The Ramones will inevitably get rolled out for their song “Beat on the Brat” which, yes, in 2017 is absolutely offensive. Was it in 1970blah or 1980harrumph when it came out? Yeah…. Sort of, but mostly it was meant to shock your parents. Society eventually evolved, though, and more crucially, most people of that era grew the hell up. The confrontational die was cast in American punk to fight against pretty much everything because, outside of Reagan, it was an overall discontentment with the comfort of normality and the “excess” of the late 70s and early 80s that drove bands from NYC to LA to lash out in their own peculiar ways. The Dickies were one of those bands. They weren’t even really one of the better bands to do it, either. They just kind of hung around longer than the rest, content to be a bunch of creepy granddads on today’s scene.

Contrasting this with the political punk and very real resistance music happening in Europe and elsewhere in the world (and England, your racist Oi scene isn’t going unnoticed here but we’re setting that aside for this particular moment) shows that, like much else about shared American culture, there’s a profound lack of perspective and a massive amplification of extended adolescence. Said adolescence came to the fore as middle-aged dudes from the Offspring, Screeching Weasel, and, only mildly shockingly, Eagles of Death Metal, showed up in defense of this band and particularly these specific actions.

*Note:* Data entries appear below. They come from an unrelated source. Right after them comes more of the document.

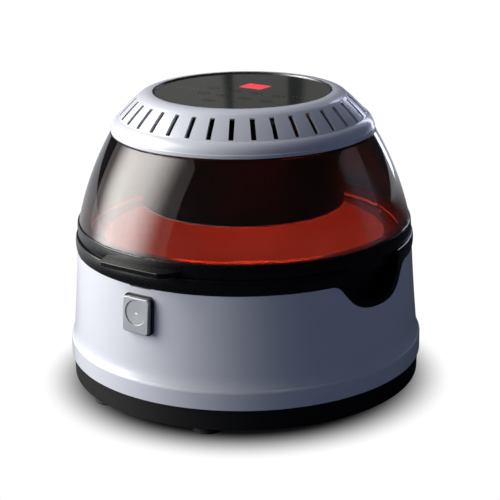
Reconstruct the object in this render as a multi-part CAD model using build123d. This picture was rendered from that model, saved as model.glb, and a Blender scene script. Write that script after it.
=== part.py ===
from build123d import *
import os
from math import atan2, cos, degrees, hypot, pi, radians, sin, sqrt

# Countertop air fryer oven: a round base with a cooking pot, and a hinged lid with a clear visor,
# a heater, a fan and a touch panel on top.
# Millimetres. +Z is up, the front faces -Y, and the origin is on the floor under the axis.

# Base, from the floor up
foot_h = 6.0
pan_h = 20.0
shell_h = 103.0
rim_h = 14.0
shell_top_r = 160.5
taper_run = 5.5
foot_step = 4.0
shoulder_h = 15.5
shoulder_round_h = 2.5
shoulder_round_in = 1.3
shoulder_bulge = 0.34
waist_h = 30.0
waist_hollow = 0.46
taper_hollow = 0.3
shell_t = 2.5
pan_t = 3.0
pan_setback = 1.7
pan_batter = 0.6
upstand_h = 8.0
upstand_t = 2.4
pan_vent_count = 16
pan_vent_ring_r = 95.0
pan_vent_l = 40.0
pan_vent_w = 5.0
rim_proud = 1.1
rim_t = 2.2
rim_bow = 0.8
rim_top_w = 12.1
ledge_w = 8.0
ledge_t = 2.5
ledge_drop = 3.0
lip_h = 4.0
lip_t = 1.3
fit_gap = 0.1

# Pot, liner and rack
wall_space = 26.5
pot_t = 1.2
pot_air = 4.3
pot_depth = 102.0
pot_corner_r = 14.0
pot_flange_gap = 1.4
liner_t = 1.2
liner_floor_gap = 4.0
liner_flange_w = 6.5
liner_hole_r = 12.0
rack_h = 26.0
rack_wire_d = 3.0
rack_edge_gap = 9.0
rack_pitch = 25.0
rack_ring_count = 5
rack_leg_count = 4
hub_plate_r = 9.0

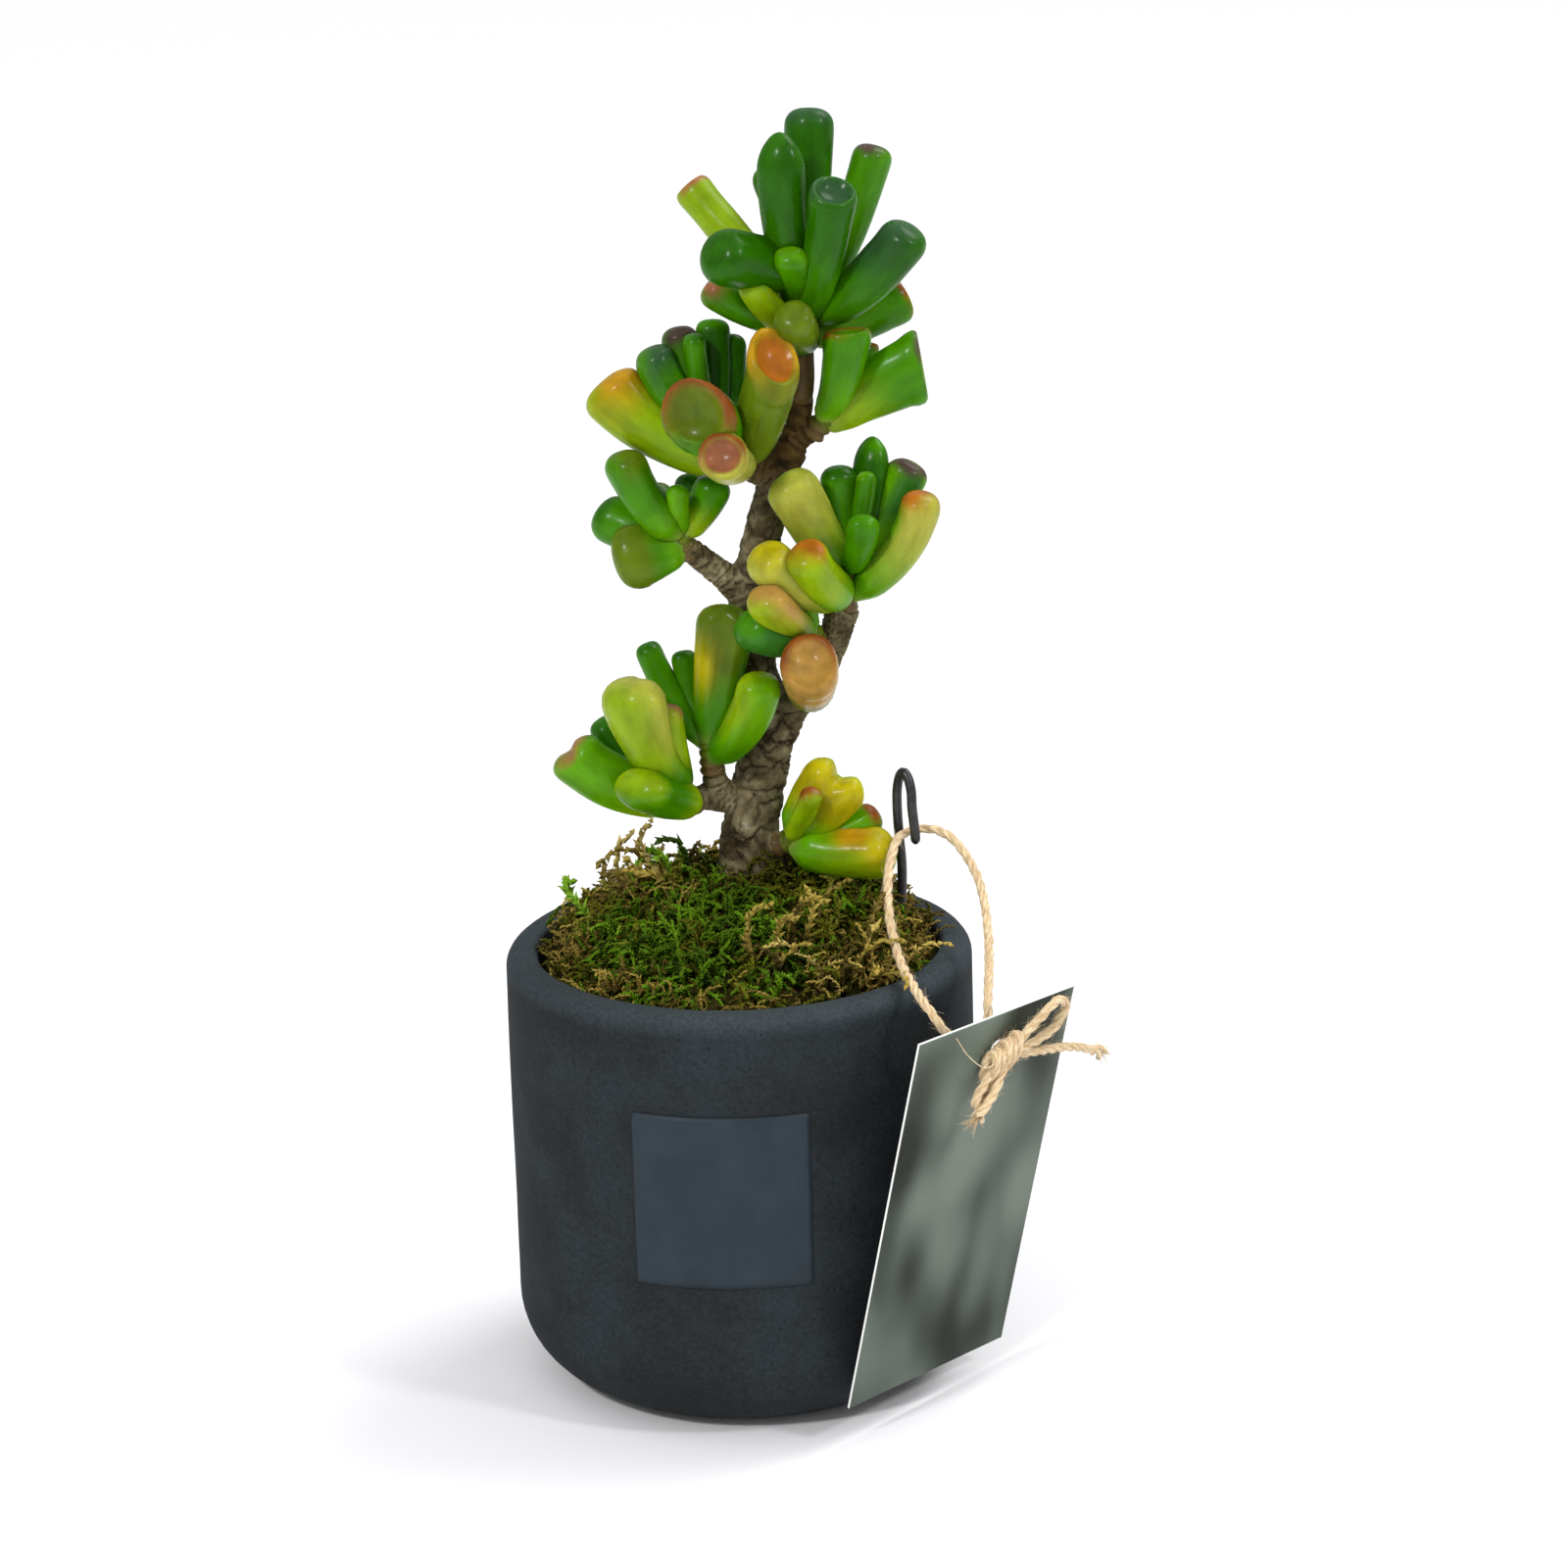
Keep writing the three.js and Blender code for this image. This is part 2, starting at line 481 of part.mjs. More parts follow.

When your crew of defenders includes Noodles, who, mind you, tweeted about misogyny not that long ago (see below), Ben Weasel (I’ll just leave this here to remind you of his ire), and Jesse Hughes showing just how oblivious one man can be by being unable to draw the straight line that runs from misogyny to the incident at the Bataclan, I’m going to say you probably aren’t going to win a lot of points with people who, ya know, aren’t aging hetero white men who still think punk is all about peeing on crowds and “jokes” about molesting teenagers. The dangerous part in their specific actions, though, lies in the fact that they, much more so than the band that acted this way, still carry a certain amount of relevance to their targeted audience includes not only many coming-of-age young males but other demographics as well. That musicians who are popular beyond the narrow scope of the offending party here, not only defended but condoned these actions, serves as a signal to their fans that this kind of behavior is not only ok but something worth praising reinforces decades of misogyny in a scene that really didn’t need more of it.

But, see, here’s the thing: punk was always supposed to be better than this. It’s always been offensive and it always will be to someone. On that point, some of this backlash is correct. However, one of the other foundational points of punk is inclusivity. That inclusivity even allowed space for jackasses like the above to survive and thrive. Now they’re just everyone’s drunk uncle at Thanksgiving who are super offended that someone else might want some space in this scene for themselves.

We are supposed to be the community that outcasts come to in order to find a safe haven from “normal” society. The way that scenes came together in the 80s when we were dying off from drug overdoses or how we responded to tough guys and racists in the 90s or how we’ve responded, by and large, to homophobia in the 2000s and beyond, is something to value. But the strange and tenuous dichotomy of “fuck you” and “welcome, fellow stranger/struggler/weirdo” that has always marked the duality of punk is something that, once again, needs to be grappled with if punk is going to evolve once more as dinosaurs like me and Noodles and Hughes and Weasel and, yes, the Dickies, will die while the next generation forms this scene for and by themselves. Will it become a place of welcome respite for our downtrodden and rebellious or will it get stuck in the mire of white manchild culture that still find dick and fart jokes (and much worse) to be high entertainment and expressions of their own raging against a machine that bestows quite a bit of privilege upon them?

And, at some point, punk promoters like Warped’s Kevin Lyman have to reconcile this duality within themselves as we continue to grow up, which often means leaving behind childish friends.